Description of the legal term Withholding Tax:
Withholding tax is a mechanism by which income tax is collected at the source of the income, directly by the payer, rather than by the recipient of the income. It is a means to ensure the collection of tax from non-residents on income earned within a jurisdiction, as well as in certain situations involving residents. The concept of withholding tax is particularly relevant in the context of cross-border payments, such as interest, royalties, or dividends, where the recipient is not usually under the direct tax jurisdiction of the country from which the payment originates.
In the United Kingdom, withholding tax is imposed at the source on certain types of payments to non-residents. The UK requires companies and individuals making payments to those not resident in the country to withhold an amount of tax and pay it to Her Majesty’s Revenue and Customs (HMRC). The rate of withholding tax can vary depending on the type of income and the tax treaties that the UK might have with the recipient’s country of residence. These treaties can often reduce or eliminate withholding tax to encourage cross-border investment and to avoid the double taxation of income.

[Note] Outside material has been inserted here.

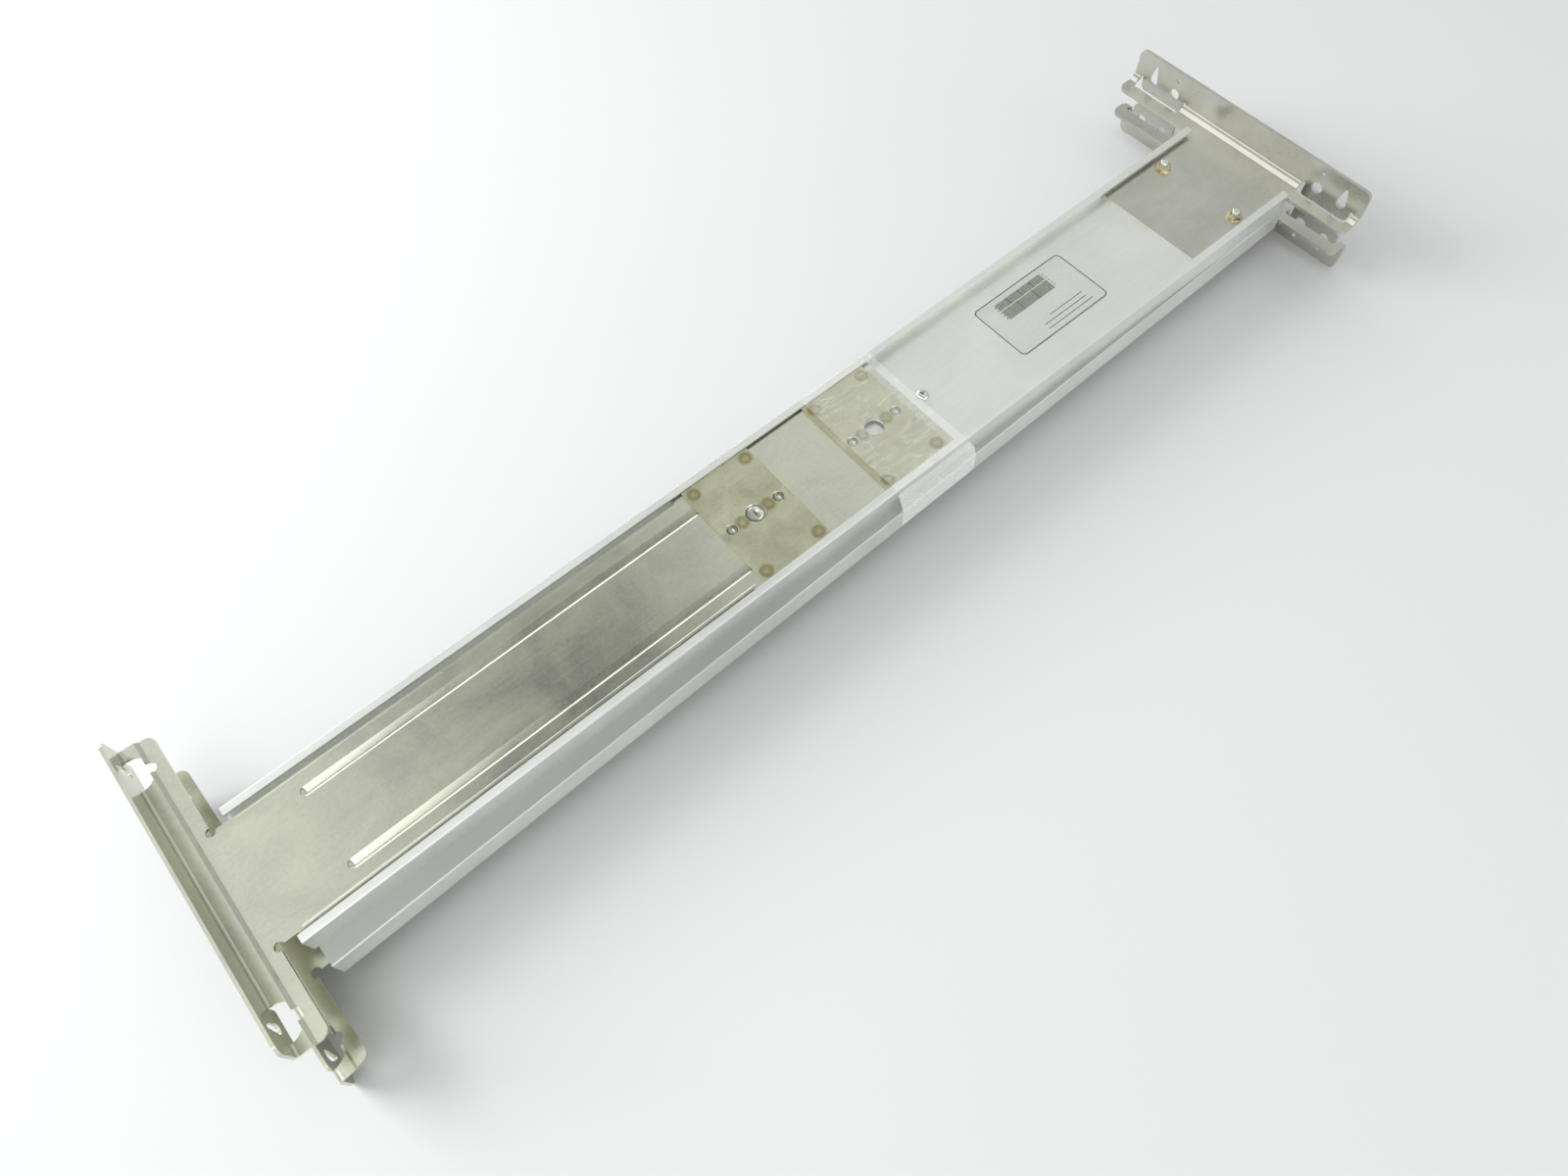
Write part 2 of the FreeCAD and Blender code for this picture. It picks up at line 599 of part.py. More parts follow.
def layUpper(piece):
    """Stand a piece of the upper rail on the lower rail, a little off its middle."""
    piece.setExpression("Placement.Base.x", "dims.upperShiftX - %s" % halfWay)
    piece.setExpression("Placement.Base.y", "dims.upperShiftY - dims.headOffset")
    piece.setExpression("Placement.Base.z", contactPlane)


def lowerTwin(piece):
    """The other hand of a piece: mirrored in the plane where the rails touch, then laid askew."""
    label = piece.Label.replace("upper_", "lower_")
    twin = doc.addObject("Part::Mirroring", label)
    twin.Label = label
    twin.Source = piece
    twin.setExpression("Base.z", contactPlane)
    twin.Normal = (0, 0, 1)
    twin.Placement.Rotation.Axis = (0, 0, 1)
    twin.setExpression("Placement.Rotation.Angle", "dims.yawAngle")
    cosine, sine = "cos(dims.yawAngle * 1 deg)", "sin(dims.yawAngle * 1 deg)"
    twin.setExpression("Placement.Base.x", "dims.upperShiftY * %s - dims.upperShiftX * %s" % (sine, cosine))
    twin.setExpression("Placement.Base.y", "-dims.upperShiftX * %s - dims.upperShiftY * %s" % (sine, cosine))
    return twin


def filmBand():
    """Clear film wound once round both rails, close on their flat sides and open at its ends."""
    half = number("dims.railWidth / 2")
    gap = number("dims.seatGap")
    contact, height = number(contactPlane), number("dims.railHeight")
    yaw = math.radians(number("dims.yawAngle"))
    offset = number("dims.headOffset")
    upperMiddle = number("dims.upperShiftY") - offset
    start = number("dims.filmStart + dims.upperShiftX - %s" % halfWay)
    width = number("dims.filmWidth")

    def section(x, grow):
        drift = (x - offset * math.sin(yaw)) * math.tan(yaw) - offset * math.cos(yaw)
        side = half + grow
        low = side / math.cos(yaw)
        top, bottom = contact + height + grow, contact - height - grow
        spots = [(upperMiddle + side, top), (upperMiddle + side, contact), (drift + low, bottom),
                 (drift - low, bottom), (drift - low, contact), (upperMiddle - side, top)]
        return Part.makePolygon([FreeCAD.Vector(x, y, z) for y, z in spots + spots[:1]])

    def shell(grow):
        return Part.makeLoft([section(start, grow), section(start + width, grow)], True, True)

    film = doc.addObject("Part::Feature", "packing_film_band")
    film.Label = "packing_film_band"
    film.Shape = shell(gap + number("dims.filmThickness")).cut(shell(gap))
    return film


def checkAndExport(pieces):
    for item in doc.Objects:
        if "Invalid" in item.State or "Error" in item.State:
            raise RuntimeError("%s failed: %s" % (item.Label, item.State))
    for piece in pieces:
        shape = piece.Shape
        if shape.isNull() or not shape.isValid():
            raise RuntimeError("%s has no valid shape" % piece.Label)
    for piece in pieces:
        piece.Shape.exportStep("parts/%s.step" % piece.Label)
        print(piece.Label, len(piece.Shape.Solids), round(piece.Shape.Volume, 1))


upper = [extrusion(), slider()]
upper += [doubler("upper_front_doubler", "dims.frontDoubler")]
upper += [doubler("upper_rear_doubler", "dims.rearDoubler")]
upper += [eyelets("upper_front_eyelets", "dims.frontDoubler", True)]
upper += [eyelets("upper_rear_eyelets", "dims.rearDoubler", False)]
upper += [rearBracket()] + studsAndNuts() + [stopScrew(), sticker()]
doc.recompute()
for piece in upper:
    layUpper(piece)
doc.recompute()
lower = [lowerTwin(piece) for piece in upper]
doc.recompute()
pieces = upper + lower + [filmBand()]
doc.recompute()
checkAndExport(pieces)
whole = Part.makeCompound([piece.Shape for piece in pieces]).BoundBox
print(whole)
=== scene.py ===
import json
import math
import bmesh
import bpy
from mathutils import Matrix, Vector


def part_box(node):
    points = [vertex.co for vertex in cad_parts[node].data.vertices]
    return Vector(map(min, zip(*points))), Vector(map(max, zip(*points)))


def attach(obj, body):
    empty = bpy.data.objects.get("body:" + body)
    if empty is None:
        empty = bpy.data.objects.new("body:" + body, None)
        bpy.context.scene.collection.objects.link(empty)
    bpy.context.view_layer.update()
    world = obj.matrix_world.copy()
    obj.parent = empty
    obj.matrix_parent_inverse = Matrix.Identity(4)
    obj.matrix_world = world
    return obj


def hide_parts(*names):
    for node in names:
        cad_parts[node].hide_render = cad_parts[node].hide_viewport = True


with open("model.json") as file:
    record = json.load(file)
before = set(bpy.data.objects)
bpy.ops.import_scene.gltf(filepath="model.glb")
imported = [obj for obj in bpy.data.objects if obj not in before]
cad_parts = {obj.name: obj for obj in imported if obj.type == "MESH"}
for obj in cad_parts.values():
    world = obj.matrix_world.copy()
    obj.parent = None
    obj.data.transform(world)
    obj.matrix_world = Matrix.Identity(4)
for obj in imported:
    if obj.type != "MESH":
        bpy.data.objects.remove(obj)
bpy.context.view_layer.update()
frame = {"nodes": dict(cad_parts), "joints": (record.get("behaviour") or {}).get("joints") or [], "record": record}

mm = 0.001
yaw = math.atan2(frame["joints"][1]["axis"][1], frame["joints"][1]["axis"][0])   # the lower rail lies askew
print("frame loaded")


def linear(hexColour):
    # sRGB hex to the linear values that Blender's sockets hold
    parts = [int(hexColour[i:i + 2], 16) / 255 for i in (1, 3, 5)]
    return [c / 12.92 if c <= 0.04045 else ((c + 0.055) / 1.055) ** 2.4 for c in parts] + [1.0]


def addNode(tree, kind, inputs=None, **settings):
    # one node with its settings, its values and the links that come into it
    node = tree.nodes.new(kind)
    for name, value in settings.items():
        setattr(node, name, value)
    for name, value in (inputs or {}).items():
        if isinstance(value, bpy.types.NodeSocket):
            tree.links.new(value, node.inputs[name])
        else:
            node.inputs[name].default_value = value
    return node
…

Payments subject to UK withholding tax generally include interest, royalties, and certain dividends. For example, when a UK company pays interest on a loan to a foreign lender, it may need to withhold tax from the interest payment at the current statutory rate, unless the rate is reduced under a relevant tax treaty. Withholding tax is not a final tax for residents; it is often treated as an advance payment against their final tax liability, which is computed when they file their annual tax return. For non-residents, the tax withheld at the source is typically their final obligation to the UK authorities regarding that income, barring any adjustments under a tax treaty.
Entities and individuals responsible for making payments subject to withholding tax must navigate complex regulations and treaty provisions to correctly assess their withholding obligations. Failure to correctly withhold taxes can lead to penalties, interest, and additional taxes for the payer, as they are responsible for ensuring the correct amount is remitted to HMRC.
Withheld amounts are remitted to HMRC through a system that requires payers to report and pay on a quarterly or more frequent basis. The documentation and compliance processes for withholding tax are meticulous, requiring accurate record-keeping and timely submission of returns to the tax authorities.
Legal context in which the term Withholding Tax may be used:
Consider a UK-based publishing company, Bright Minds Publishing Ltd, which has entered into an agreement with a Canadian author, Kate Maple, to publish her book. Under the terms of their agreement, Bright Minds agrees to pay royalties to Kate for each copy of the book sold. The royalties constitute an income stream that is subjected to UK withholding tax, as Kate is a non-resident author. However, due to the tax treaty between the UK and Canada, which is designed to prevent double taxation, the withholding rate may be reduced from the UK’s domestic rate. Bright Minds Publishing Ltd must consult the relevant provisions of the tax treaty, apply the appropriate withholding tax rate to the royalty payments, and remit this withheld tax to HRMC.
As another example, a software company in the UK, Tech Innovations Ltd, is utilizing a patent owned by an Indian company, Inventive Solutions Pvt Ltd. This patent is critical for the software Tech Innovations develops. Every time Tech Innovations Ltd pays the agreed-upon patent licensing fee, it must withhold tax on these royalty payments. Given that there is a tax treaty between the UK and India, the amount of tax withheld must be determined in accordance with this treaty, which may stipulate a lower rate. Tech Innovations Ltd then pays Inventive Solutions the royalties minus the withheld tax and pays this withheld amount directly to HMRC.
Understanding the implications and correct application of withholding tax is crucial within the domain of international transactions. It ensures compliance with tax laws, avoids potential disputes with tax authorities, and fosters good business relationships by honoring treaty provisions and mitigating the burden of double taxation. The strategic relevance of withholding tax ensures that international commerce is conducted with due regard for fiscal obligations, thereby maintaining the integrity of the UK’s taxation system while aligning with global tax standards.